15. The past as it is known in modern Western society is anti-heritage: it is associated with imperialism or domination, and we study historiography to combat or contest that domination. Dipesh Chakrabarty, Provincializing Europe.
16. The past is memorial: we study (recite it, really) it to honor what people did or sacrificed on our behalf. Tom Brokaw, The Greatest Generation.
For #7, I would suggest:
Jeffrey Herbst: “State Politics in Zimbabwe”
John Lukacs: “Five Days in London: May 1940”.
For #7 and/or #12:
Graham Allison and Philip Zelikow: “Essence of Decision: Explaining the Cuban Missile Crisis”.
where does janik and toulmin’s ‘wittgenstein’s vienna’ fit? i.e. cultural-history-to-reframe-interpretation-of-a-past-text-in-its-historical-context-against-a-climate-of-ahistoricism?
(are there other cases, even of different types, in intellectual history where the object does not quite have the same kind of historical existence as some of the objects of investigation listed above? viz., a difference between events and times, on the one hand, and texts, on the other? i realize any number of historiographies may not accept that distinction, nor need they.)
I’m going to break the rules and push out past monographs, here. But I’d like to suggest you include miscellanies, even if you insist they remain focused on a particular subject.
I was just thumbing through Hazlitt’s wandering tome a few days ago, and while it’s not a “history” as such is surely is historical writing. Maybe generously called a geographically-connected pile of notes, or an anthropological description? I don’t know.
It’s not a popular or even scholarly style these days, but it sure represents a big swathe of antiquary’s books on library shelves.
One gets a similar feeling when thumbing through periodicals, like WIllis’s Current Notes. But that’s analogous to a modern mailing list transcript, and the presence of slow, braided conversations imbue it with a mixed-up sensibility. Still, if you squint, a fact-dump seems more fragmented than a “micro”history, but can be used as a book of wonderful trivia. Along the lines of your #4. Maybe the antiquaries were the Fodor’s of the past.
I miss that antiquarian telegraphic style, honestly. I wonder if it’s coming back in style anytime soon.
Hmmm… Where on your list would Wisconsin Death Trip fall? #2? #6? Somewhere between? It wasn’t a miscellany as such, since it was fraught with [explicit] agendas. But I think it might be a kind of modern bridge between miscellany and monograph.
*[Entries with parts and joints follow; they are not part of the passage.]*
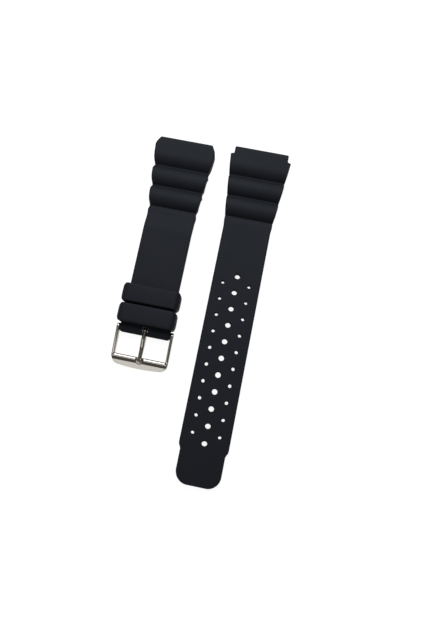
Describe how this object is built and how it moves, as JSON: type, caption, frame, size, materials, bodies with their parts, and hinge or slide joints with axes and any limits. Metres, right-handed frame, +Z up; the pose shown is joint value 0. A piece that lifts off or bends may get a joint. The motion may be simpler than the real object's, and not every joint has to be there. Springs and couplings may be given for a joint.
{
  "type": "dive watch strap",
  "caption": "Two-piece rubber dive strap with moulded waves, a vented pin-hole tail, two sliding keepers and a steel pin buckle on a spring bar.",
  "frame": {"origin": "under the middle of the two halves' bounding box, on the surface that the strap lies on", "axes": "+X across both halves, from the buckle half to the tail half; +Y along them towards the watch; +Z up, out of the wearer's side"},
  "size_m": [0.0552, 0.1334, 0.0092],
  "materials": {
    "rubber": "matt moulded black rubber",
    "polished_steel": "polished stainless steel",
    "bar_steel": "plain drawn stainless steel"
  },
  "bodies": {
    "buckle_half": {"buckle_strap": "rubber", "bar_tube": "bar_steel", "bar_spring": "bar_steel"},
    "tail_half": {"tail_strap": "rubber"},
    "lower_keeper_loop": {"lower_keeper": "rubber"},
    "upper_keeper_loop": {"upper_keeper": "rubber"},
    "frame": {"buckle_frame": "polished_steel"},
    "tongue": {"buckle_tongue": "polished_steel"},
    "left_pin": {"left_plunger": "bar_steel"},
    "right_pin": {"right_plunger": "bar_steel"}
  },
  "joints": [
    {"name": "lower_keeper_slide", "type": "slide", "parent": "buckle_half", "child": "lower_keeper_loop", "axis": [0, 1, 0], "range_m": [0, 0.012]},
    {"name": "upper_keeper_slide", "type": "slide", "parent": "lower_keeper_loop", "child": "upper_keeper_loop", "axis": [0, 1, 0], "range_m": [0, 0.0114]},
    {"name": "frame_hinge", "type": "hinge", "parent": "buckle_half", "child": "frame", "pos_m": [-0.01535, -0.01425, 0.00295], "axis": [-1, 0, 0], "range_deg": [-85, 35]},
    {"name": "tongue_hinge", "type": "hinge", "parent": "frame", "child": "tongue", "pos_m": [-0.01535, -0.01425, 0.00295], "axis": [-1, 0, 0], "range_deg": [0, 60]},
    {"name": "left_plunger_slide", "type": "slide", "parent": "buckle_half", "child": "left_pin", "axis": [1, 0, 0], "range_m": [0, 0.0011], "stiffness_N_per_m": 1000, "springref_m": -0.002, "deforming": ["bar_spring"]},
    {"name": "right_plunger_slide", "type": "slide", "parent": "buckle_half", "child": "right_pin", "axis": [-1, 0, 0], "range_m": [0, 0.0011], "stiffness_N_per_m": 1000, "springref_m": -0.002, "deforming": ["bar_spring"]},
    {"name": "tail_half_slide", "type": "slide", "parent": "buckle_half", "child": "tail_half", "axis": [1, 0, 0], "range_m": [0, 0.04]}
  ]
}
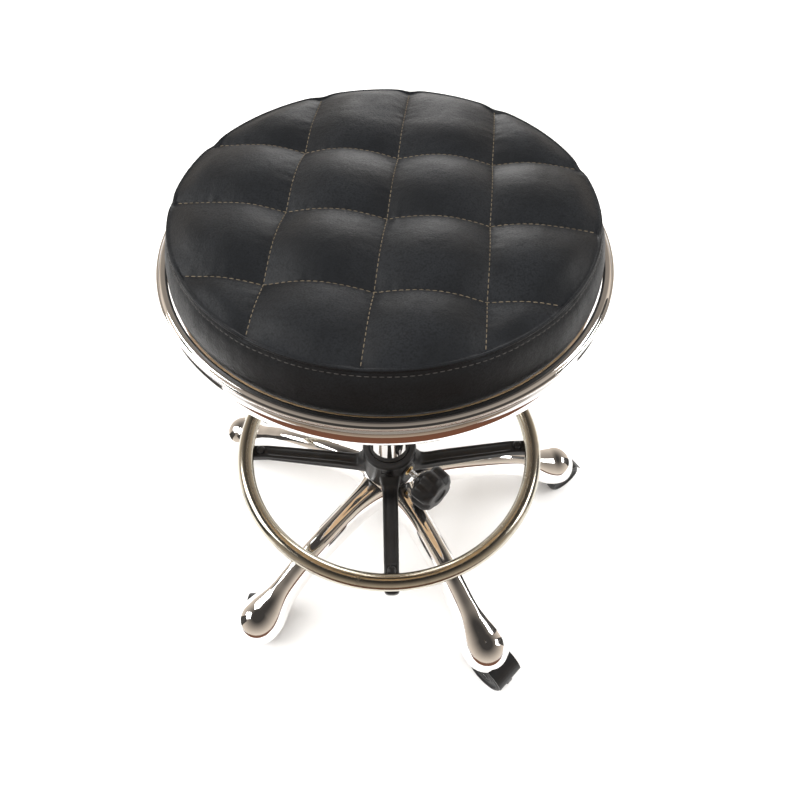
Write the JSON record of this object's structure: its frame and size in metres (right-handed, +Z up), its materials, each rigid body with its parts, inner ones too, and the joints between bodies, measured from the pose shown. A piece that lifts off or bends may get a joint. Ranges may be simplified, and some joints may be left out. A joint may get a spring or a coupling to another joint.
{
  "type": "adjustable swivel stool",
  "caption": "Round quilted stool on a gas lift, with a chrome seat band, a clamped foot ring and a chrome star base on casters.",
  "frame": {"origin": "on the floor, under the column's axis", "axes": "+Z up along the column; -Y is the side with the clamp knob between -Y and +X; the release lever points along +Y"},
  "size_m": [0.5222, 0.535, 0.5568],
  "materials": {
    "chrome": "polished",
    "foot_tube": "satin, slightly warm",
    "black_plastic": "moulded, fine grain",
    "nylon": "matte",
    "caster_tread": "matte",
    "steel": "ground",
    "zinc": "bright zinc plate",
    "brass": "machined",
    "plywood": "raw birch plywood",
    "black_steel": "powder coated",
    "faux_leather": "soft grained, semi matte"
  },
  "bodies": {
    "base": {"base_star": "chrome", "outer_column": "chrome", "guide_bush": "nylon", "thrust_bearing": "steel", "caster_1_stem": "zinc", "caster_2_stem": "zinc", "caster_3_stem": "zinc", "caster_4_stem": "zinc", "caster_5_stem": "zinc"},
    "lift_rod": {"piston_rod": "steel", "piston": "nylon", "bearing_washer": "steel", "retaining_clip": "steel"},
    "seat": {"lift_tube": "chrome", "rod_seal": "nylon", "taper_socket": "black_steel", "mounting_plate": "black_steel", "lever_pin": "steel", "seat_board": "plywood", "seat_ring": "chrome", "cushion": "faux_leather", "seat_bolt_1": "zinc", "seat_bolt_2": "zinc", "seat_bolt_3": "zinc", "seat_bolt_4": "zinc"},
    "release_lever": {"lever_rod": "zinc", "lever_grip": "black_plastic"},
    "valve_pin": {"release_pin": "steel"},
    "ring_collar": {"hub_liner": "nylon"},
    "foot_ring": {"foot_ring_hub": "black_plastic", "foot_ring_tube": "foot_tube", "threaded_insert": "brass", "spoke_screw_1": "zinc", "spoke_screw_2": "zinc", "spoke_screw_3": "zinc", "spoke_screw_4": "zinc"},
    "clamp_feed": {"clamp_shoe": "brass"},
    "clamp_knob": {"knob": "black_plastic", "knob_stud": "zinc"},
    "caster_1": {"caster_1_housing": "black_plastic", "caster_1_axle": "zinc"},
    "caster_1_left": {"caster_1_wheel_left": "caster_tread"},
    "caster_1_right": {"caster_1_wheel_right": "caster_tread"},
    "caster_2": {"caster_2_housing": "black_plastic", "caster_2_axle": "zinc"},
    "caster_2_left": {"caster_2_wheel_left": "caster_tread"},
    "caster_2_right": {"caster_2_wheel_right": "caster_tread"},
    "caster_3": {"caster_3_housing": "black_plastic", "caster_3_axle": "zinc"},
    "caster_3_left": {"caster_3_wheel_left": "caster_tread"},
    "caster_3_right": {"caster_3_wheel_right": "caster_tread"},
    "caster_4": {"caster_4_housing": "black_plastic", "caster_4_axle": "zinc"},
    "caster_4_left": {"caster_4_wheel_left": "caster_tread"},
    "caster_4_right": {"caster_4_wheel_right": "caster_tread"},
    "caster_5": {"caster_5_housing": "black_plastic", "caster_5_axle": "zinc"},
    "caster_5_left": {"caster_5_wheel_left": "caster_tread"},
    "caster_5_right": {"caster_5_wheel_right": "caster_tread"}
  },
  "joints": [
    {"name": "seat_swivel", "type": "hinge", "parent": "base", "child": "lift_rod", "pos_m": [0, 0, 0.083], "axis": [0, 0, 1], "continuous": true},
    {"name": "seat_height", "type": "slide", "parent": "lift_rod", "child": "seat", "axis": [0, 0, 1], "range_m": [-0.1, 0.04]},
    {"name": "lever_lift", "type": "hinge", "parent": "seat", "child": "release_lever", "pos_m": [0, 0.032, 0.4803], "axis": [1, 0, 0], "range_deg": [0, 5], "stiffness_Nm_per_rad": 2},
    {"name": "valve_press", "type": "slide", "parent": "seat", "child": "valve_pin", "axis": [0, 0, 1], "range_m": [-0.004, 0]},
    {"name": "ring_height", "type": "slide", "parent": "base", "child": "ring_collar", "axis": [0, 0, 1], "range_m": [0, 0.1]},
    {"name": "ring_turn", "type": "hinge", "parent": "ring_collar", "child": "foot_ring", "pos_m": [0, 0, 0.1625], "axis": [0, 0, 1], "continuous": true},
    {"name": "clamp_feed", "type": "slide", "parent": "foot_ring", "child": "clamp_feed", "axis": [0.7071, -0.7071, 0], "range_m": [0, 0.0025]},
    {"name": "knob_turn", "type": "hinge", "parent": "clamp_feed", "child": "clamp_knob", "pos_m": [0, 0, 0.1655], "axis": [0.7071, -0.7071, 0], "range_deg": [0, 720]},
    {"name": "caster_1_swivel", "type": "hinge", "parent": "base", "child": "caster_1", "pos_m": [0.23402, 0.04168, 0.045], "axis": [0, 0, 1], "continuous": true},
    {"name": "caster_1_left_roll", "type": "hinge", "parent": "caster_1", "child": "caster_1_left", "pos_m": [0.24928, 0.05122, 0.025], "axis": [-0.5299, 0.848, 0], "continuous": true},
    {"name": "caster_1_right_roll", "type": "hinge", "parent": "caster_1", "child": "caster_1_right", "pos_m": [0.24928, 0.05122, 0.025], "axis": [-0.5299, 0.848, 0], "continuous": true},
    {"name": "caster_2_swivel", "type": "hinge", "parent": "base", "child": "caster_2", "pos_m": [0.03267, 0.23544, 0.045], "axis": [0, 0, 1], "continuous": true},
    {"name": "caster_2_left_roll", "type": "hinge", "parent": "caster_2", "child": "caster_2_left", "pos_m": [0.04167, 0.25103, 0.025], "axis": [-0.866, 0.5, 0], "continuous": true},
    {"name": "caster_2_right_roll", "type": "hinge", "parent": "caster_2", "child": "caster_2_right", "pos_m": [0.04167, 0.25103, 0.025], "axis": [-0.866, 0.5, 0], "continuous": true},
    {"name": "caster_3_swivel", "type": "hinge", "parent": "base", "child": "caster_3", "pos_m": [-0.21382, 0.10383, 0.045], "axis": [0, 0, 1], "continuous": true},
    {"name": "caster_3_left_roll", "type": "hinge", "parent": "caster_3", "child": "caster_3_left", "pos_m": [-0.20917, 0.12121, 0.025], "axis": [-0.9659, 0.2588, 0], "continuous": true},
    {"name": "caster_3_right_roll", "type": "hinge", "parent": "caster_3", "child": "caster_3_right", "pos_m": [-0.20917, 0.12121, 0.025], "axis": [-0.9659, 0.2588, 0], "continuous": true},
    {"name": "caster_4_swivel", "type": "hinge", "parent": "base", "child": "caster_4", "pos_m": [-0.16482, -0.17128, 0.045], "axis": [0, 0, 1], "continuous": true},
    {"name": "caster_4_left_roll", "type": "hinge", "parent": "caster_4", "child": "caster_4_left", "pos_m": [-0.16545, -0.15329, 0.025], "axis": [-0.9994, -0.0349, 0], "continuous": true},
    {"name": "caster_4_right_roll", "type": "hinge", "parent": "caster_4", "child": "caster_4_right", "pos_m": [-0.16545, -0.15329, 0.025], "axis": [-0.9994, -0.0349, 0], "continuous": true},
    {"name": "caster_5_swivel", "type": "hinge", "parent": "base", "child": "caster_5", "pos_m": [0.11196, -0.20968, 0.045], "axis": [0, 0, 1], "continuous": true},
    {"name": "caster_5_left_roll", "type": "hinge", "parent": "caster_5", "child": "caster_5_left", "pos_m": [0.12423, -0.22285, 0.025], "axis": [0.7314, 0.682, 0], "continuous": true},
    {"name": "caster_5_right_roll", "type": "hinge", "parent": "caster_5", "child": "caster_5_right", "pos_m": [0.12423, -0.22285, 0.025], "axis": [0.7314, 0.682, 0], "continuous": true}
  ],
  "couplings": [
    {"joint": "valve_press", "follows": "lever_lift", "m_per_rad": -0.0355},
    {"joint": "clamp_feed", "follows": "knob_turn", "m_per_rad": 0.000199}
  ]
}
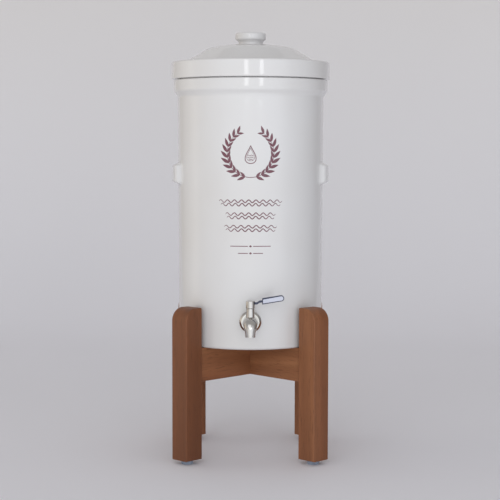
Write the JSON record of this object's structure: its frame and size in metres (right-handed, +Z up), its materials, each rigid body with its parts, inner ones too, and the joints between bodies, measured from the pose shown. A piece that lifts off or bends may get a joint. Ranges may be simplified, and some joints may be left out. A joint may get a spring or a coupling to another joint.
{
  "type": "gravity water filter with tap",
  "caption": "Tall glazed ceramic water filter with a domed lid, an upper chamber with filter candles, a quarter-turn lever tap and a crossed hardwood stand.",
  "frame": {"origin": "middle of the object's outline on the floor, between the lid's back and the spout's front", "axes": "+Z up along the vessel, -Y out along the tap towards the user, +X to the user's right"},
  "size_m": [0.249, 0.2793, 0.6657],
  "materials": {
    "white_glaze": "glossy white glaze",
    "candle_ceramic": "unglazed porous white",
    "oiled_wood": "oiled reddish-brown hardwood",
    "dowel_wood": "plain beech",
    "glide_plastic": "satin blue-grey",
    "plated_steel": "bright plated",
    "polished_steel": "polished stainless steel",
    "seal_rubber": "matt translucent white",
    "seat_plastic": "smooth white",
    "mount_plastic": "moulded white",
    "grip_plastic": "dark blue moulding",
    "face_plastic": "pale bare plate"
  },
  "bodies": {
    "stand": {"leg_front_left": "oiled_wood", "leg_front_right": "oiled_wood", "leg_back_right": "oiled_wood", "leg_back_left": "oiled_wood", "glide_front_left": "glide_plastic", "glide_front_right": "glide_plastic", "glide_back_right": "glide_plastic", "glide_back_left": "glide_plastic", "rail_lower": "oiled_wood", "rail_upper": "oiled_wood", "glide_nails": "plated_steel", "leg_dowels": "dowel_wood"},
    "vessel": {"filter_body": "white_glaze", "outer_seal": "seal_rubber", "inner_seal": "seal_rubber", "tap_collar": "polished_steel", "back_washer": "polished_steel", "back_nut": "polished_steel", "tap_inlet": "polished_steel", "tap_body": "polished_steel", "seat_rear": "seat_plastic", "seat_front": "seat_plastic", "stem_packing": "seat_plastic", "gland_nut": "polished_steel"},
    "chamber": {"upper_chamber": "white_glaze", "candle_seal_left": "seal_rubber", "candle_mount_left": "mount_plastic", "candle_shell_left": "candle_ceramic", "wing_nut_left": "mount_plastic", "candle_seal_right": "seal_rubber", "candle_mount_right": "mount_plastic", "candle_shell_right": "candle_ceramic", "wing_nut_right": "mount_plastic"},
    "lid": {"lid": "white_glaze"},
    "lever": {"lever_hub": "polished_steel", "lever_arm": "polished_steel", "lever_grip": "grip_plastic", "grip_faces": "face_plastic", "valve_stem": "polished_steel", "valve_ball": "polished_steel", "hub_screw": "polished_steel"}
  },
  "joints": [
    {"name": "vessel_lift", "type": "slide", "parent": "stand", "child": "vessel", "axis": [0, 0, 1], "range_m": [0, 0.09]},
    {"name": "chamber_lift", "type": "slide", "parent": "vessel", "child": "chamber", "axis": [0, 0, 1], "range_m": [0, 0.26]},
    {"name": "lid_lift", "type": "slide", "parent": "chamber", "child": "lid", "axis": [0, 0, 1], "range_m": [0, 0.12]},
    {"name": "tap_lever", "type": "hinge", "parent": "vessel", "child": "lever", "pos_m": [0, -0.11726, 0.2221], "axis": [0, 0, -1], "range_deg": [0, 90]}
  ]
}
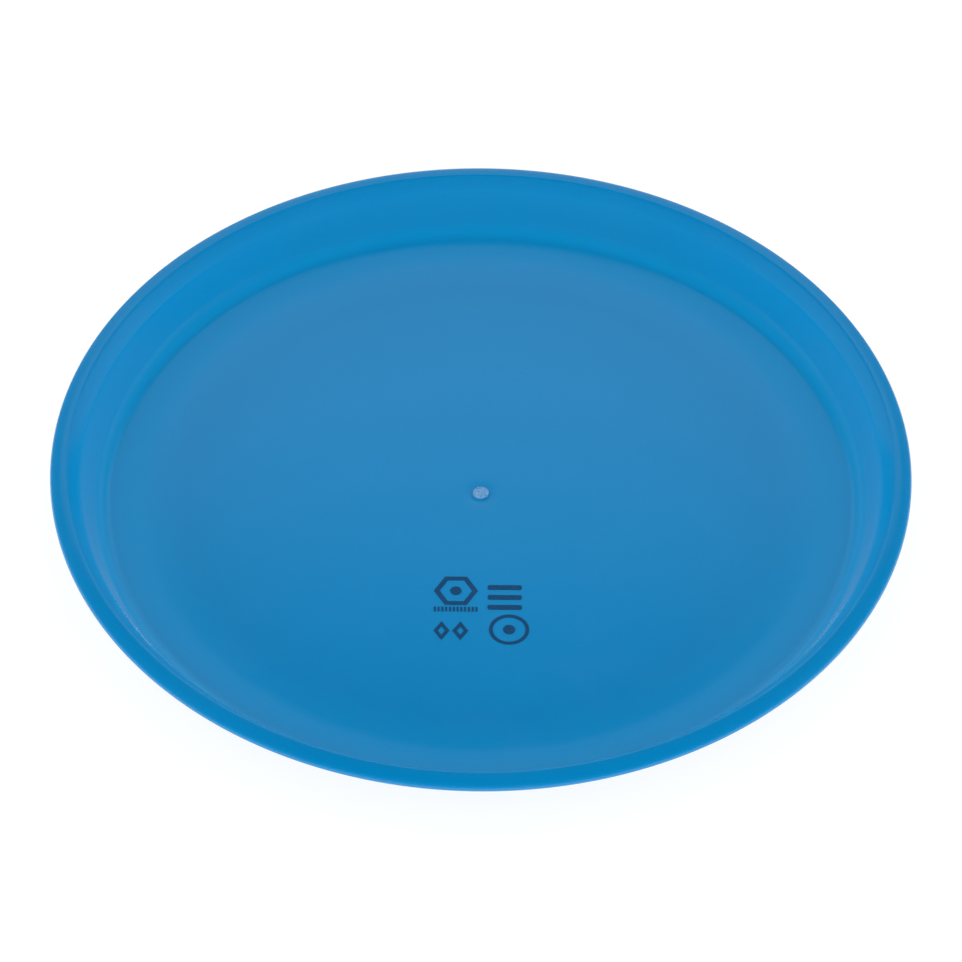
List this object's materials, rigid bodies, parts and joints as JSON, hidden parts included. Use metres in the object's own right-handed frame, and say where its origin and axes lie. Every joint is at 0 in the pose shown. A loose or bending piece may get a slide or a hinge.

Without taking away from the value of this kind of thinking (and I think it is valuable), I wonder how well this kind of list construction manages to stand outside of the very ideological constructions of history that it is attempting to categorize. While you identify Hayden White with number eleven, for example, it feels like the entire list-making gesture is White-esque move: by boiling every historical narrative into a “so what,” you’re producing a limited set of narratives down to which all history-writing can be reduced. And the logic of that reduction, how it’s done and what it takes for granted, seems to be a huge percentage of historical writing, but not all of it: what about historical writing that doesn’t assume the past is relevent? Or rather, not to claim that it isn’t, but how do we address the kinds of possibilities that are foreclosed when we focus on the assumption that it is?
To put it another way, it seems like what drops out is the kind of cultural history work that can take seriously the autonomy of a historical or cultural space, its resistance to being made relevent to now and to us. You’ve written eloquently on this sort of thing in the past; in fact, I feel like I’m trying to paraphrase *that* Timothy Burke so he can have a conversation with *this* Timothy Burke, because it would be a conversation I’d love to eavesdrop on. For example, where does “Saturday Morning Fever” fit in here? What kind of history writing is that?
That’s a good point, on multiple levels. One, that I do often argue against this kind of compression of history to an instrument or tool, and argue instead for its autonomous meaning, for the usefulness of writing about the phenemonology of the past, history for its own sake. And two, that maybe I’m employing the sense of “argument” here that John Holbo is complaining about over at the Valve, where “argument” is not “if A, then B” but instead raison d’etre.
But I can see the patterns in this list, also. And I think playfully, that any of us might be able to write within these patterns, to reproduce a given structure of argument or approach. I’m thinking pedagogically first and foremost. I think it’s easier for a student learning to write historical analysis to have a list like this and then try to escape from its neat diagram than it is to insist that no such list or pattern is possible or allowable.
One thing that could be added to a list about historical writing in general – but perhaps not to a list of academic writing specifically – would be “history as a good story” where the goal is to write a compelling, if not all that analytical, narrative of some past event.
What about history as correction – a rigorous historical understanding can help correct commonly held misconceptions?
To support you, Timothy: I took your list to be an attempt at a philosophy of history. Every science, the philosopher of language John Austin supposedly once said, begins with a classification, and I think this is a superb one. I am not an historian, so perhaps such lists are old hat among historians or historiographers or philosophers of history. But, no one ever asked, let alone answered, the “what for” question in any high-school history class I took.
And, what about history as a call-to-action, as motivation to change the future? I think this use of history is stronger than your #11 (because it concerns the future as well as the present), and maybe generalizes your #15 (because it may apply not only against western imperialism).
As examples, I am thinking of the various studies of the First Chimurenga in Zimbabwe (the uprisings by the maShona against white rule in the 1890s), written in the 1970s to inspire people to engage in the Second. And, perhaps, much of Marx.